When he felt well enough, he traveled with her—to the Columbian Exposition in Chicago in 1893, to Martha’s Vineyard, which he liked, to Nantucket, which he did not, and to New York, where they went out on the bridge together unnoticed.
He read Schiller and Goethe, Carlyle’s six-volume
Frederick the Great,
which he had read before as a young man, and Tolstoy, his favorite. He followed the stock market and made a very great deal of money at it.
He also kept an attentive eye on the wire business, in which he was again a major stockholder, but drew no salary. He liked to take his lunch at the office, which was the old family home long since so built over and swallowed up by the mills that it was barely identifiable. He was always available for his opinion and his opinion carried some weight apparently. Once when his brothers were all for selling out to U. S. Steel, he said no and that was that. But his relations with his brothers were always strained. Ferdinand was so bothered by the grand new house when it was first finished that he refused to enter it. For two years Ferdinand and he did not speak.

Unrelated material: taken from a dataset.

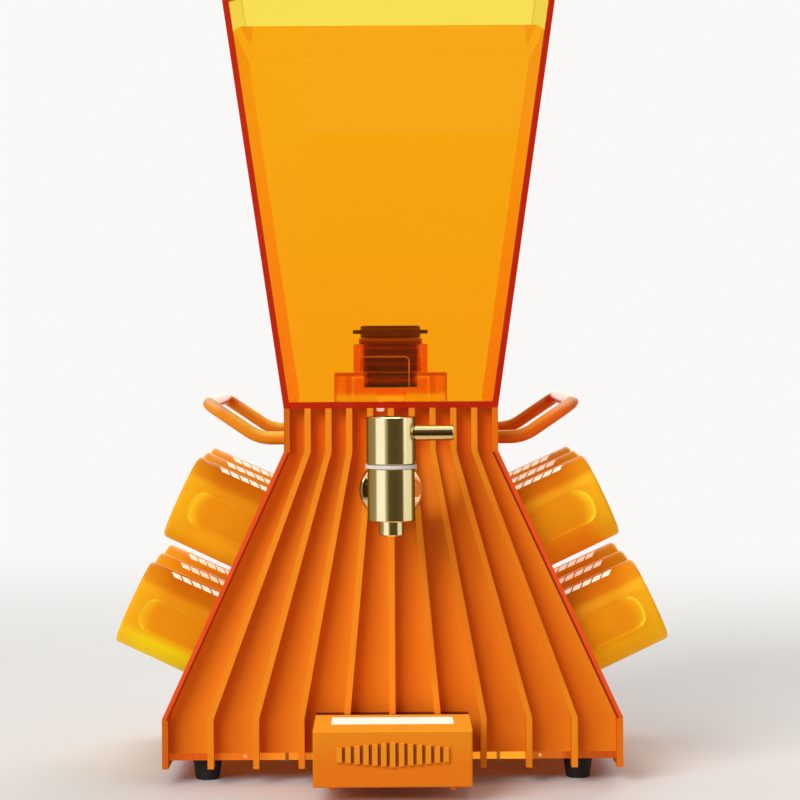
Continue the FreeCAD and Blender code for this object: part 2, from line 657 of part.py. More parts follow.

His one male confidant was his son, but communication with him had to be carried on by mail. John had lasted only a short time in the wire business. It is impossible to tell just what went wrong. The official explanation was that John had retired because of his health. But it was commonly said in Trenton that family affections and loyalties (if there were any) stopped at the door of the Roebling works. If a young man did not measure up inside, or if there were personality conflicts, then he departed rapidly, even if his name was Roebling.